We now return you to your regularly scheduled insanity.
Thank you for your patience,
mnem
*muttermuttermumblegrumble*
LOL.
I've had my face in Amazon's AWS half of today so I agree. 2 fucking hours trying to work out which combination of three letter acryonyms allow me to route traffic from one VPC from a VPN gateway to another via a peering agreement. Turns out you cant because that's "transit" and AWS dont want you doing that in case you fart some data into an eu-west-1 VPC and out in the US thus avoiding paying transit. So I've now got to spent three days arguing with two companies to set up a VPN between the other VPC and route that out and back in again.
It's basically a whole field of fucking rakes to stand on.
Edit: Can we call Bezos "penis rocket man" from now on.
Edit: Can we call Bezos "penis rocket man" from now on.
No, that would be a grave insult to penises and rocketmen everywhere.
How about "Yog-Sothoth"? or "Eater of Souls"?
mnem
There, there, now little mnem... I would never call you a Bezos.
No both those titles have been taken by Larry Ellison already
Reading the past 25 pages trying to keep up i had difficulty reaching the end due to posts coming faster than i could read.
That said these last dozen pages or so have been right near depressing all things considered, especially since i have no money for tea. Despite all logic money going into the bank does not necessarily equate to money later coming back out of it.
(a joke with the note i don't encourage alcoholism, tis merely what may pass as a commentary on life)
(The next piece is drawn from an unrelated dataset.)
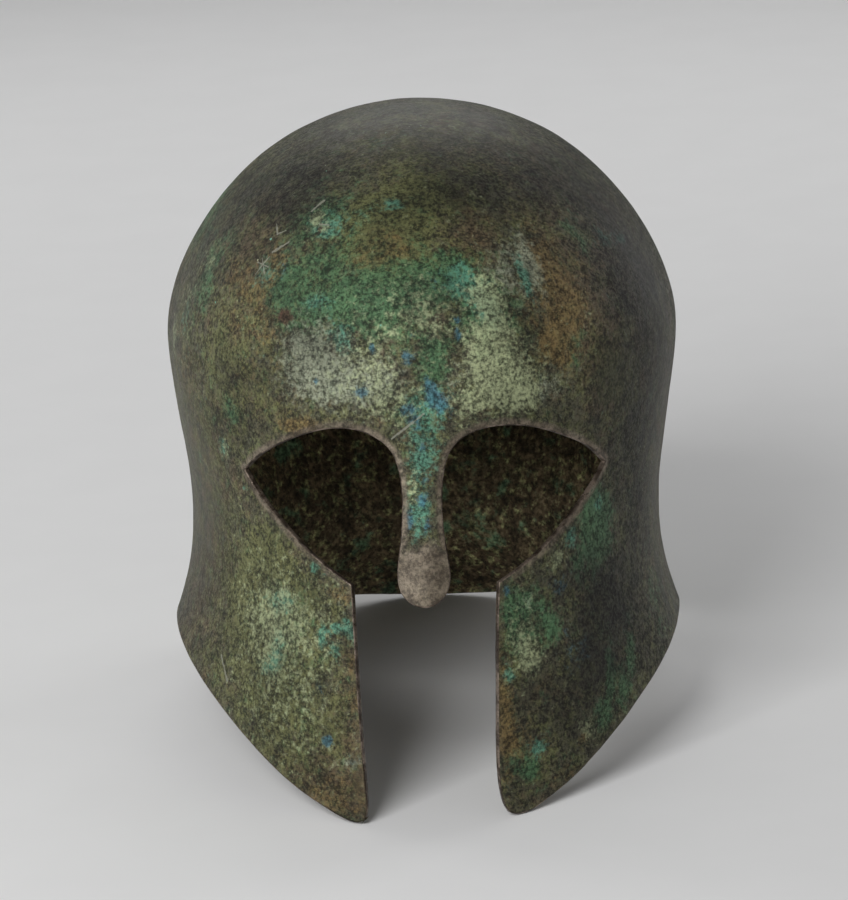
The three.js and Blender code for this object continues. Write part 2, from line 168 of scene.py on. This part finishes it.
# Stains, each a soft-edged patch: the turn and height of its middle, its half width and half height, how
# far it leans to the right (degrees), and how much of the surface it covers at its middle. Most kinds are
# layers of the patina. The darkening kind deepens it, partly as darker patina and partly as painted shade
# on the right side and the crown; "smooth" calms its relief, "flecks" says how large its bright flecks grow
# and "bare" is metal without it.
stains = {
    "olive": [
        (-2, 203, 7, 10, 0, 0.5), (-14, 201, 7, 6, 0, 0.45), (-8, 192, 16, 8, 0, 0.5),
        (-33, 80, 22, 14, 0, 0.45), (-30, 60, 26, 18, 0, 0.45), (-48, 150, 24, 28, 0, 0.2),
        (-25, 30, 22, 14, 0, 0.3), (5, 205, 10, 6, 0, 0.3), (45, 140, 12, 16, 0, 0.25),
        (150, 120, 40, 50, 0, 0.35), (-120, 100, 40, 40, 0, 0.3),
    ],
    "green": [
        (-12, 183, 24, 9, 0, 0.5), (6, 184, 12, 6, 0, 0.6), (-6, 172, 14, 10, 0, 0.5),
        (-24, 172, 14, 8, 0, 0.4), (3, 158, 6, 8, 0, 0.6), (14, 172, 12, 12, 0, 0.5),
        (-30, 180, 12, 8, 0, 0.4), (-28, 200, 14, 8, 0, 0.45), (-64, 172, 10, 16, 0, 0.4),
        (33, 157, 7, 6, 0, 0.4), (47, 188, 8, 6, 0, 0.4), (-44, 134, 7, 7, 0, 0.35),
        (36, 94, 9, 10, 0, 0.75), (34, 82, 12, 10, 0, 0.6), (15, 72, 8, 6, 0, 0.6), (15, 62, 6, 8, 0, 0.5),
        (21, 61, 6, 7, 0, 0.65), (33, 38, 2.5, 10, 12, 0.8), (40, 38, 3, 11, 15, 0.6),
        (36, 30, 3, 8, 12, 0.6), (30, 25, 5, 6, 0, 0.6), (14, 16, 5, 5, 0, 0.7), (57, 50, 8, 12, 0, 0.3),
        (5, 98, 2, 9, 0, 0.5), (-24, 62, 10, 14, 0, 0.25), (-2, 140, 12, 8, 0, 0.3),
        (170, 160, 30, 24, 0, 0.6), (-140, 60, 30, 20, 0, 0.5), (115, 150, 20, 26, 0, 0.4),
        (-100, 185, 26, 10, 0, 0.5), (140, 60, 18, 20, 0, 0.5), (-170, 100, 16, 30, 0, 0.4),
    ],
    "ochre": [
        (30, 165, 11, 14, 0, 0.45), (27, 156, 7, 9, 0, 0.4), (36, 172, 12, 16, 0, 0.4),
        (32, 186, 5, 10, 0, 0.4), (-45, 178, 16, 10, 0, 0.35), (-36, 184, 6, 8, 0, 0.35),
        (-37, 160, 12, 14, 0, 0.25), (-24, 134, 8, 4, 0, 0.75), (-15, 80, 9, 5, 0, 0.45),
        (-12, 48, 6, 18, 0, 0.4), (-17, 8, 16, 9, 0, 0.4), (10.5, 36, 4, 22, 0, 0.7),
        (14, 28, 6, 8, 0, 0.35), (25, 20, 3, 2.5, 0, 0.6), (-7, 193, 12, 5, 0, 0.35),
        (-5, 113, 2, 12, 0, 0.6), (-66, 140, 12, 14, 0, 0.3), (24, 8, 14, 8, 0, 0.3),
        (-160, 60, 24, 16, 0, 0.5), (160, 190, 26, 12, 0, 0.4), (-110, 140, 20, 24, 0, 0.4),
    ],
    "grey": [
        (-22, 158, 15, 15, 0, 0.75), (-14, 152, 13, 10, 0, 0.6), (-6, 152, 9, 9, 0, 0.4),
        (22, 184, 9, 10, 0, 0.55), (28, 183, 3.5, 10, 0, 0.7), (26, 145, 10, 7, 0, 0.5),
        (16, 73, 6, 5, 0, 0.35), (-14, 76, 8, 8, 0, 0.25), (-13, 22, 5, 5, 0, 0.35),
        (8, 150, 10, 10, 0, 0.3), (175, 130, 14, 20, 0, 0.4),
    ],
    "turquoise": [
        (-22, 176, 6, 4, 0, 0.6), (-15, 166, 6, 5, 0, 0.55), (9, 184, 7, 5, 0, 0.6),
        (-6, 205, 4, 1.6, 0, 0.8), (-25, 197, 5, 2, 0, 0.7), (15, 171, 5, 5, 0, 0.6),
        (13, 178, 7, 5, 0, 0.55), (25, 180, 2.2, 8, 0, 0.75), (58, 183, 7, 4, 0, 0.5),
        (66, 180, 5, 3, 0, 0.5), (2, 143, 9, 9, 0, 0.55), (0, 128, 6, 8, 0, 0.5), (-1, 110, 5, 12, 0, 0.6),
        (-29, 69, 8, 3.5, 0, 0.6), (-27, 73, 5, 3, 0, 0.6), (-28, 56, 4, 7, 0, 0.7),
        (-30, 48, 6, 4, 0, 0.5), (-18.5, 64, 2, 4, 0, 0.95), (-16, 67, 3, 2, 0, 0.7),
        (-14, 69, 2, 2, 0, 0.9), (-12.5, 66, 2, 3, 0, 0.8), (-16, 59, 3, 3, 0, 0.7),
        (-20.5, 86, 2, 2.5, 0, 0.9), (-12, 76, 3, 1.6, 0, 0.8), (-40, 107, 2.5, 2, 0, 0.7),
        (-48, 118, 3, 4, 0, 0.6), (37, 96, 4, 4, 0, 0.6), (28, 89, 4, 4, 0, 0.5), (12, 49, 3, 3, 0, 0.8),
        (16, 22, 4, 3, 0, 0.7), (-22, 200, 12, 6, 0, 0.35), (-38, 182, 8, 4, 0, 0.45),
        (-70, 160, 5, 10, 0, 0.35), (4, 95, 1.6, 6, 0, 0.6), (170, 90, 6, 24, 0, 0.6),
        (-150, 150, 8, 18, 0, 0.5), (125, 90, 9, 16, 0, 0.5),
    ],
    "pale": [
        (15, 166, 10, 7, 0, 0.5), (12, 158, 6, 6, 0, 0.5), (17, 152, 12, 10, 0, 0.5),
        (20, 144, 9, 7, 0, 0.45), (14, 179, 5, 5, 0, 0.5), (16, 176, 5, 6, 0, 0.6),
        (-10, 155, 14, 12, 0, 0.35), (0, 174, 16, 10, 0, 0.35), (-29, 200, 3, 2, 0, 0.9),
        (-25, 198, 3, 1.3, 0, 0.8), (-64, 178, 4, 1.6, 0, 0.8), (-2, 118, 2, 5, 0, 0.5),
        (-26, 48, 26, 34, 0, 0.3), (-30, 66, 18, 12, 0, 0.35), (24, 83, 4, 3.5, 0, 0.6),
        (16, 53, 5, 5, 0, 0.7), (26, 22, 4, 4, 0, 0.5), (-78, 147, 3, 7, 0, 0.6), (15, 64, 5, 9, 0, 0.4),
        (-47, 119, 2, 3, 0, 0.6), (10, 145, 12, 7, 0, 0.45), (-6, 145, 9, 7, 0, 0.35),
        (-70, 165, 8, 20, 0, 0.2), (178, 150, 20, 20, 0, 0.4), (-120, 80, 20, 20, 0, 0.35),
    ],
    "blue": [
        (-9, 163, 1.6, 1.6, 0, 1.1), (-2, 160, 3.2, 2.6, 0, 0.8), (-11, 148.5, 3.5, 2, 0, 0.9),
        (-20.5, 151, 1.3, 1, 0, 1), (2, 149, 3, 5, 0, 0.85), (-2.5, 143, 4, 3.5, 0, 0.75),
        (4, 143, 4, 4, 0, 0.65), (-1, 137, 3, 3, 0, 0.75), (8, 166, 1.6, 3, 0, 0.7),
        (8, 171, 1.4, 1.2, 0, 0.9), (-1, 167, 1.6, 1.4, 0, 0.6), (0, 130, 2.2, 3, 0, 0.7),
        (0, 119, 1.8, 2, 0, 0.7), (-0.5, 112, 2.4, 3, 0, 0.85), (-3, 106, 2, 5, 0, 0.6),
        (0, 103, 2, 4, 0, 0.6), (-17, 28, 2.5, 2.5, 0, 1.1), (-18.5, 47, 3, 3, 0, 0.6),
        (-13, 22, 4, 3, 0, 0.4), (24, 75, 9, 5, 0, 0.5), (13, 78, 2, 3, 0, 0.6), (25, 50, 9, 11, 0, 0.5),
        (-33, 184, 2.5, 3, 0, 0.5), (4, 183, 2, 2, 0, 0.6), (165, 170, 5, 9, 0, 0.7),
        (-175, 70, 4, 12, 0, 0.5),
    ],
    "red": [
        (-29, 170.5, 4, 3, 0, 0.9), (-26, 197, 2, 1.6, 0, 0.7), (-12, 60, 3, 8, 0, 0.4),
        (-60, 135, 8, 6, 0, 0.3),
    ],
    # Darker patina, and painted shade: these patches also darken the right side and the crown, where less
    # light falls
    "darkPatinaAndShade": [
        (14, 207, 18, 10, 0, 0.6), (-36, 203, 24, 8, 0, 0.45), (48, 172, 14, 28, 0, 0.4),
        (62, 150, 22, 50, 0, 0.85), (45, 122, 16, 16, 0, 0.6), (33, 62, 14, 14, 0, 0.85),
        (40, 58, 20, 24, 0, 0.8), (20, 40, 14, 10, 0, 0.6), (29, 42, 12, 12, 0, 0.7),
        (25, 75, 8, 6, 0, 0.4), (-18.5, 47, 3, 3, 0, 0.8), (-50, 187, 14, 7, 0, 0.4),
        (12, 8, 14, 8, 0, 0.4), (22, 20, 16, 14, 0, 0.4), (55, 90, 18, 30, 0, 0.6), (36, 112, 8, 6, 0, 0.5),
        (-58, 204, 26, 14, 0, 0.75), (-40, 206, 16, 8, 0, 0.4), (-75, 190, 18, 30, 0, 0.4),
        (40, 205, 26, 10, 0, 0.6), (66, 175, 22, 30, 0, 0.6), (42, 145, 12, 14, 0, 0.5),
        (-20, 22, 18, 12, 0, 0.3), (-68, 60, 16, 40, 0, 0.35), (0, 178, 12, 5, 0, 0.25),
        (-130, 120, 40, 40, 0, 0.5), (100, 120, 40, 60, 0, 0.6), (150, 200, 40, 20, 0, 0.4),
    ],
    "brown": [
        (-40, 168, 14, 12, 0, 0.4), (-50, 190, 16, 14, 0, 0.4), (-12, 30, 10, 26, 0, 0.4),
        (-20, 12, 22, 12, 0, 0.4), (-64, 60, 30, 40, 0, 0.3), (-50, 110, 20, 20, 0, 0.2),
        (38, 165, 14, 30, 0, 0.5), (55, 170, 20, 40, 0, 0.3), (-8, 120, 3, 20, 0, 0.5),
        (15, 195, 10, 8, 0, 0.4), (80, 100, 20, 90, 0, 0.3), (170, 60, 40, 30, 0, 0.4),
    ],
    "smooth": [
        (-62, 95, 24, 42, 0, 1.0), (-80, 120, 20, 90, 0, 0.7), (72, 110, 24, 110, 0, 1.0),
        (0, 223, 180, 10, 0, 0.8), (-12, 16, 3, 14, 0, 0.7), (45, 140, 14, 16, 0, 0.4),
        (180, 110, 60, 70, 0, 0.4),
    ],
    "flecks": [
        (-40, 192, 26, 26, 0, 1.0), (-60, 170, 20, 30, 0, 0.8), (-25, 50, 26, 50, 0, 0.6),
        (0, 170, 30, 30, 0, 0.6), (30, 30, 20, 30, 0, 0.4), (180, 120, 60, 90, 0, 0.5),
    ],
    "bare": [
        (0, 84, 16, 14, 0, 1.3),
    ],
}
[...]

Barkeep! Bring me something to drown my sorrows! -insert bottle of whiskey here- Stronger! -insert bottle of cyanide here- Yeesh, maybe not that strong? -insert bottle of absinthe here- Yeah, thats about right...
I've had seven flights in a light aircraft, and landed in one once.
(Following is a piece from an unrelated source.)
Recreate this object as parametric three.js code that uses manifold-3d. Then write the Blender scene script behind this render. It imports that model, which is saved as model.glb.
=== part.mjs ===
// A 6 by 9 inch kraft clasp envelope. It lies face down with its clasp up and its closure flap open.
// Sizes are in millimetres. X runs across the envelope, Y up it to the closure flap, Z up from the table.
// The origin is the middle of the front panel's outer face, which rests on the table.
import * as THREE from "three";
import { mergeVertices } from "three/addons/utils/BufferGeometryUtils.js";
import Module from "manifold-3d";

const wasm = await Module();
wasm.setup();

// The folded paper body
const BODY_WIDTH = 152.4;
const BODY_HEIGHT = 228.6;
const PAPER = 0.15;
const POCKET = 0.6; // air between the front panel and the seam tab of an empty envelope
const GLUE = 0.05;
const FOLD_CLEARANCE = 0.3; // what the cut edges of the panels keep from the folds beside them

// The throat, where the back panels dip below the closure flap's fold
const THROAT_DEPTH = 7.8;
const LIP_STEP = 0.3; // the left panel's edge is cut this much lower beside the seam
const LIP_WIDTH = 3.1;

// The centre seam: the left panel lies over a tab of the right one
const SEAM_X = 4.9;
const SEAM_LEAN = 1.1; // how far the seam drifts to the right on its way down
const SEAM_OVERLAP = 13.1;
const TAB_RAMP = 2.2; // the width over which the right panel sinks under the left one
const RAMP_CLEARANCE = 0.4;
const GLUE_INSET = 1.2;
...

Gliding here is much cheaper, typically £30/hour - but that is because everybody is a volunteer, and so the cost comes in time spent at the airfield getting other people airborne. But then that is a very sociable activity.
Seven flights and just one landing. Of course it's an expensive hobby when you write of six aircraft in seven flights!
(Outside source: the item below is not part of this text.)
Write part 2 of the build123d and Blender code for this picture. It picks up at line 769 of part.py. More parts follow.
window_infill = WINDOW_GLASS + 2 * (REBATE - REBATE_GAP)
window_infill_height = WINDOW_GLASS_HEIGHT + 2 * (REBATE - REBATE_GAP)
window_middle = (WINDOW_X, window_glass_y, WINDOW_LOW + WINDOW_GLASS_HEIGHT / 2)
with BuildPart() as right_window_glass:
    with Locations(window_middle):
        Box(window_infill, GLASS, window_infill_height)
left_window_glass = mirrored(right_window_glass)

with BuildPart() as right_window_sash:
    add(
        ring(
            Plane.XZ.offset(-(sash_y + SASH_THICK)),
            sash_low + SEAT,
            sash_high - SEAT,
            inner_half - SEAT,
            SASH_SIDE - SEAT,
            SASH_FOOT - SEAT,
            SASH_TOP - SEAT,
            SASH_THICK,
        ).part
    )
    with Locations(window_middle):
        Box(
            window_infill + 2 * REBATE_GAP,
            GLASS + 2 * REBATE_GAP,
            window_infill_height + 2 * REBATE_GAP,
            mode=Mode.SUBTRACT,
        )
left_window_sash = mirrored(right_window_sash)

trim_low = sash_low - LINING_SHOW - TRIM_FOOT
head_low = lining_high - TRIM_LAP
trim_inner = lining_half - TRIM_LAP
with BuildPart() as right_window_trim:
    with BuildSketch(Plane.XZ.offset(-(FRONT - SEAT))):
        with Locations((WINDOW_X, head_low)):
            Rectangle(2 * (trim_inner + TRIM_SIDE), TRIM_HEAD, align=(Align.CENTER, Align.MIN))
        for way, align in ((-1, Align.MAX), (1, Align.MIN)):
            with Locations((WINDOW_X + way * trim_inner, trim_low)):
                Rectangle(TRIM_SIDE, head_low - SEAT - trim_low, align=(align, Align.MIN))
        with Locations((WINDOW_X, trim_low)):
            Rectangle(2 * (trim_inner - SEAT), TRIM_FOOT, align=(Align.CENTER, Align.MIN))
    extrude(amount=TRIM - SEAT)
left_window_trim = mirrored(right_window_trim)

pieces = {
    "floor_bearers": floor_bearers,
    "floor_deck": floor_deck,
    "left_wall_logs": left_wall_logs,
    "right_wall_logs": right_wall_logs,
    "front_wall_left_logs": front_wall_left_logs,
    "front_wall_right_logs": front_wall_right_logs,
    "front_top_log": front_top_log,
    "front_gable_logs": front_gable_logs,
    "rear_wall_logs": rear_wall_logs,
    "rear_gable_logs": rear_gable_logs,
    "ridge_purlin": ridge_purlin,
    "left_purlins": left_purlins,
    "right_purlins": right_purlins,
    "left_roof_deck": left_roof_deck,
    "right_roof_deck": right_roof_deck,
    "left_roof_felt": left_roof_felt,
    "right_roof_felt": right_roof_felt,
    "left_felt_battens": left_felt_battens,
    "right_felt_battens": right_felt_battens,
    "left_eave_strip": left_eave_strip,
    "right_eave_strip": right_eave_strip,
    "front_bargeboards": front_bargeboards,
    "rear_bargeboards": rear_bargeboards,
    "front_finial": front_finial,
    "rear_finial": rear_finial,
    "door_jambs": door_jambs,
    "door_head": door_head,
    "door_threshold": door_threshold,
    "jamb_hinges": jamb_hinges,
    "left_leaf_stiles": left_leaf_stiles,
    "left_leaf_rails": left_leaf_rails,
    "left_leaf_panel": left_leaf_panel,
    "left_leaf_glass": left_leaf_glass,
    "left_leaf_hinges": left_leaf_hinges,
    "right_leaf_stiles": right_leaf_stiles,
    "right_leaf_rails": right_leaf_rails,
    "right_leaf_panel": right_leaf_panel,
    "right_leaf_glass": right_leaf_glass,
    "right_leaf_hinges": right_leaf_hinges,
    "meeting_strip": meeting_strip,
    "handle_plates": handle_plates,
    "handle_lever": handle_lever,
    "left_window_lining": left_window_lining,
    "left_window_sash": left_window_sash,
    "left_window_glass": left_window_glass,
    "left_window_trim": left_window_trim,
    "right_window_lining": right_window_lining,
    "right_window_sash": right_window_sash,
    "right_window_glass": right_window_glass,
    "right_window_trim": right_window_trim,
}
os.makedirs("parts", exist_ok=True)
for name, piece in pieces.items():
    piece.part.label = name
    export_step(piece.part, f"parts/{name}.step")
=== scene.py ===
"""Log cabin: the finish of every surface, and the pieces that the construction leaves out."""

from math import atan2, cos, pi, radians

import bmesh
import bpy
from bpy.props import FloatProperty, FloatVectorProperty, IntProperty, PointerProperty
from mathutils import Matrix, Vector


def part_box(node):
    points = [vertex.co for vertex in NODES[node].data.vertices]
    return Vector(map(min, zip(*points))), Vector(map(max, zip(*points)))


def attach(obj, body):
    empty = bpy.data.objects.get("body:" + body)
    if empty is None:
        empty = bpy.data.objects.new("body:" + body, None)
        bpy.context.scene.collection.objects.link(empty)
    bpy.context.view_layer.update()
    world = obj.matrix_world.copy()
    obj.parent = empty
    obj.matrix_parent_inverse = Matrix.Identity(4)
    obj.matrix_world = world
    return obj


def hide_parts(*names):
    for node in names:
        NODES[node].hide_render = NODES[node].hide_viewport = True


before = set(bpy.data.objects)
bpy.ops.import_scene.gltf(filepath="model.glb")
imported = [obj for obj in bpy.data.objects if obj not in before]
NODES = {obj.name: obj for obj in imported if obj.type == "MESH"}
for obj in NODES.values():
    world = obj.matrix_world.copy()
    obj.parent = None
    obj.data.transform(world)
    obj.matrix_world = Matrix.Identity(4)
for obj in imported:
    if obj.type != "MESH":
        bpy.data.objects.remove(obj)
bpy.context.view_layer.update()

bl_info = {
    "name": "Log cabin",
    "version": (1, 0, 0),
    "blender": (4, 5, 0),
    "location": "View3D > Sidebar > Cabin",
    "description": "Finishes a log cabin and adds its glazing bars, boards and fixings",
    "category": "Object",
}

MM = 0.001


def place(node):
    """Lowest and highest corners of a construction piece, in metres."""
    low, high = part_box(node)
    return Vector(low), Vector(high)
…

Actually that aircraft was written off a few years later. The main spar buckled, the passengers saw what had happened and said "bye bye", and the pilot landed the plane safely.
But that hobby was boring compared to gliding. I never landed more than 20 yards from where I wanted to be, and the height of ambition was for (ex) passengers to hold hands in mid air.
With gliding you never know what might happen in the next flight: the sky might say "shan't" and spit you out, or suck you up like a homesick angel until your bladder becomes the weakest link. (Yes there are remedies, and no, this isn't the forum for them).
Dang since I mentally gave up on amateur radio for a bit I'm on fire on the TEA department again. Have 22 items on the watch list and 2 in flight offers again
That video is too motivational. With regards to speed that is about my clock rate
Currently doing an R&D project on FPV drones. They really aren't that expensive so far thanks to the endless supply of dirt cheap bits from China (unless you slam a tree every time you fly one).
Also profitable:
Keeping it TEA I am now the owner of a Fluke 8010A. Suppose I better slide into the "old fluke multimeters" thread.
Dang since I mentally gave up on amateur radio for a bit I'm on fire on the TEA department again. Have 22 items on the watch list and 2 in flight offers again
"In flight" is getting a bit ambiguous in the thread recently.
Indeed!
@mnementh: that's actually in my watch queue.
... main thing is working out how to avoid getting fecked by import duty here
Edit: damn I now own a drone chassis!
Yeah, well... looks like we're actually gonna lose our cheap electronic toys & parts here soon... so best buy up while you can.
Do yourself a flavor; look for
Joshua Bardwell. He's a good guy, is knowledgeable, and his bent is towards teaching the average guy all the nuts & bolts. He didn't name himself "FPV Know it All"; he was given that nickname by the community, and he earned it by videoing his own journey from being a noob all the way to becoming one of the most watched FPV quad channels on the Tube.
mnem
*p00t!*
Just watching those fly through the obstacles at those speeds makes me feel light headed and uneasy, a split second between success and a massive crash, its very impressive and definitely something that I can't see myself attempting
That's where the fun is... the times you crash can be as much fun as the times you make it; the pits are where you make friends.
mnem
My spirit animal is Launchpad McQuack.
What, thats where the fun is
Surely if you crash into a fecking tree at that speed its a write off? Where's the fun in watching your investment being wrecked
Oh, hell no. I crash all the time. Usually just replace a prop or two... every great once in a while wreck a motor. Modern freestyle quads are made of 3-5mm 3k carbon fiber plate. They're quite durable. I mean yeah, if you plough head-on into a tree trunk at speed, you're probably gonna need to do a major rebuild. But around the trees is where you're usually doing direction changes, or have to go under and over, so you're already pitched way back and
But cost of entry has gone WAY DOWN. You can afford to build 2 or 3 quads, which is what we usually do... you can build a real 50-60mph racing/freestyle quad for ~$150 from the ground up; entry-level machines around $100. And then another one or two built out of crashed parts as "beater quads" for perfecting the crazy shit. Or as in my case, keep trying to learn the basics.
It's the pro AP rigs and racing quads... where they shave every gram possible, and the arms are skinny as bamboo skewers... THOSE are the fragile ones. Even most racing quads are fairly robust; bracket classes have minimum weights/maximum size of battery, so as long as you land on grass/dirt, mostly they survive. Only the unlimited classes are where the skinny-legged spiders rule. And we've seen seasons where they got trounced by some sharp young kid who just made sure to finish in the money, but flew something robust enough that he finished EVERY TIME.
mnem
*Says a prayer to Ifni and the Wind Gods*
Do any of you know what those Probe ID pins on probe connectors do? Searching for it tells me all about all the probes that have it, but not quite why I'd want it.
Do any of you know what those Probe ID pins on probe connectors do? Searching for it tells me all about all the probes that have it, but not quite why I'd want it.
Typically there's a certain resistance between the pin and BNC gnd, for a 10x probe it's normally 10K.
On scopes that have probe sensing rings the input attenuation is auto adjusted to match the probe and if you are swapping probes and input cables it saves a heap of stuffing around changing input attenuation each time you do.